LIKE MY JOB= This LIKE is a verb, so the subject "I" is missing. We still know it's a verb because it is stressed. When it is a preposition it is not stressed. Compare (capital letters mean the syllable is stressed):
- YES,  you KNOW i LIKE JULIE, but SHE doesn't LIKE me.
- NO, i'm not like JULIE, i LIKE meeting PEOple.
- IT's not like YESterday, toDAY it's Different.


BEEN THERE= I've been there.
Dropping the subject and the auxiliary may happen in colloquial conversation, as long as they can easily be inferred by the linguistic or real life context.

NO KIDS, NOT RELIGIOUS= We use NO and NOT in a different way. NO is a negative article (= not any, the opposite of SOME), and NOT is a negative particle used to make a verb negative, so NO is used with nouns and NOT is used with verbs. But yet "kids" is a noun and "religious" is an adjective, so?

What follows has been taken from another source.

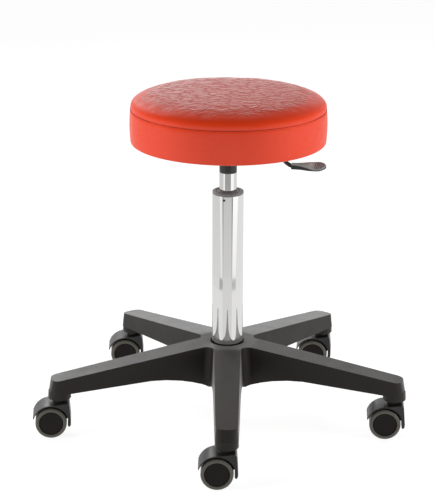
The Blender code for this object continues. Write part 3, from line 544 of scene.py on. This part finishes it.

Well, we have to look at the real complete sentences to see it:
- I have no kids (opposite: I have some kids)
- I'm not religious (opposite: I am religious)
NO goes before the noun, NOT goes after the verb, so if you see NOT before a word, the verb must go before it or it is missing (understood):
- She's coming tomorrow.
- No, not tomorrow, next weekend = No, she's not coming tomorrow, she's coming next weekend. (the first NO in this sentence is not the negative article, it's simply the opposite of YES)

APPEALING= Attractive.
If something is appealing to you, you like it and want to do something about it (have it, buy it, get it, know more about it…)

SURE= (col.) Of course (an emphatic form of YES)

IMPRESSIVE= If something is impressive you are impressed about it, you think it's fantastic.

OBRIGADO= (Portuguese) Thanks.

MID-SIZED= Neither big nor small.

FIRM= Company, enterprise.

PARTNER= If you are a partner in a company, you own part of the company and you also get part of the benefits.

STEWARDESS= A woman flight-attendant, an air hostess (they work on plains to wait on you and make your flight nice and comfortable).